Date of Award

Spring 1988

Degree Type

Thesis - Restricted

Degree Name

Master of Arts (MA)

Department

Communication

First Advisor

Pokrywczynski, James

Second Advisor

Smith, C. Zoe

Third Advisor

Griffin, Robert

Abstract

This is an investigation of the influence typecase has on recognition of print advertising headlines. After reviewing print ad effectiveness research and legibility research, it uses information processing theory and typecase legibility research results to hypothesize that (a) initially there will be no difference in recognition of headlines in all upper case type versus lower case type; and (b) after a one-week delay, headline recognition will be significantly better for headlines in lower case type. The hypotheses were tested in a controlled experiment using 114 college students as voluntary subjects. T-tests supported the first hypothesis and failed to support the second. Repeated measures analysis of variance showed there were gender differences in initial recognition scores for lower case headlines, with females scoring significantly higher than males. This analysis also indicated possible differences in involvement with either the experiment or advertising that influenced the recognition results. A second experiment was done to validate the assumption based on legibility research results that advertising headlines in lower case would be read faster than those in upper case.

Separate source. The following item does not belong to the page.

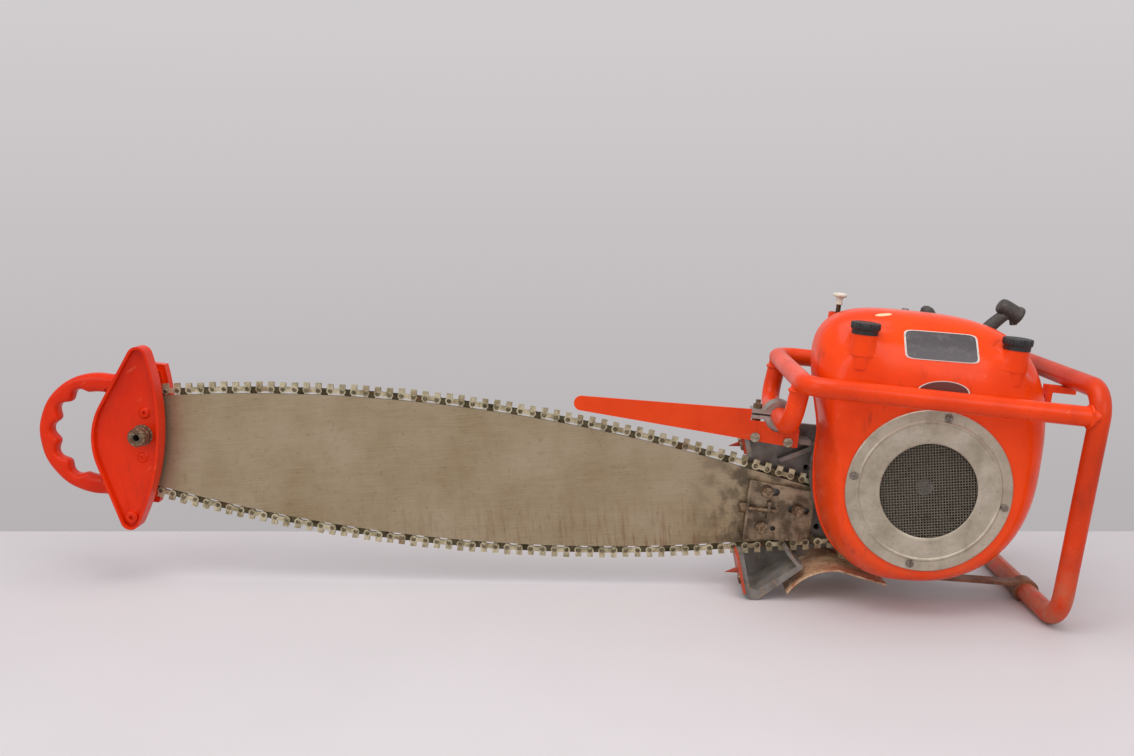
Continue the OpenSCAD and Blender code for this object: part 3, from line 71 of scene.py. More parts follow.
# Fan cowl: its widest outline, how square each quarter is, its lean to the front, and how it rounds to the intake
COWL_MIDDLE = (325.0, 240.0)
COWL_TALL, COWL_AHEAD, COWL_BEHIND = 166.0, 97.5, 169.5
COWL_POWERS = (3, 3.4, 2.3, 2.45)
COWL_LEAN, LEAN_START = 0.34, 20.0
COWL_CROWN = 2.1
COWL_FRONT, COWL_TURN, COWL_BACK = 109.0, 40.0, 20.0
COWL_STEPS, COWL_RINGS = 288, 40
DRUM_RADIUS, INTAKE_RADIUS, SEAT_RADIUS = 104.0, 58.0, 76.0
DRUM_INSETS = (14, 26)
LIP_START, LIP_SPAN, LIP_STEPS, LIP_FADE = 168.0, 190.0, 160, 30
LIP_OUT, LIP_BEHIND, LIP_THIN, LIP_SWELL = 0.4, 2.6, 0.6, 1.9
# The sheet's swell up to each filler neck, and the flare round the neck
CAPS = {"fuel_cap": 432.0, "oil_cap": 252.7}
CAP_Y = -92.0
NECK_TOP = 387.5
SWELL, SWELL_Y, SWELL_REACH, SWELL_BACK = 30.0, -103.0, 27.0, -84.0
SWELL_LOW, SWELL_RISE, SWELL_FADE, SWELL_SOFT = 275.0, 50.0, 16.0, 0.7
FLARE_STEPS, FLARE_ROWS, FLARE_EVEN = 96, 12, 4
FLARE_REACHES = [26 - 0.4 * k for k in range(28)]
FLARE_RADIUS, FLARE_TOP, FLARE_DROP, FLARE_SUNK = 14.9, 9.5, 34.0, 1.5
FLARE_SPREAD, FLARE_SLOPE = 1.9, 1.3
OVERHEAD = 460.0
# Bare data plate, a streak of painted highlight on the cowl and the badge: their corners in the photograph, in pixels
PHOTO_WIDE, PHOTO_TALL = 1134, 756
PATCH_STEPS, PATCH_RINGS, PATCH_THICK = 96, (0.34, 0.67, 1.0), 0.7
PLATE_CORNERS = ((903.4, 329.3), (976.8, 335.4), (980.1, 364.4), (905.4, 358.3))
HIGHLIGHT_CORNERS = ((875.0, 314.4), (891.5, 313.2), (892.0, 315.6), (875.5, 316.8))
BADGE_CORNERS = ((916.0, 380.5), (970.0, 381.5), (970.0, 406.0), (916.0, 405.0))
# Intake mesh
WEAVE_LEAN, WEAVE_DEPTH, WEAVE_WAVE, WEAVE_OVERLAP = math.radians(10), 1.8, 0.55, 1.5
RIM_INNER, RIM_OUTER, RIM_TALL, RIM_DEPTH = 59.0, 66.0, 2.8, 3.1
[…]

The subject-recorded reading times were not significantly different according to T-test results. Recognition scores for the validation test were roughly comparable to those for the experiment, and gender differences similar to those in the experiment surfaced. It is suggested that further research be done to determine the influences of typecase on headline effectiveness and to explore the causes of the gender and involvement differences that appeared in both experiments.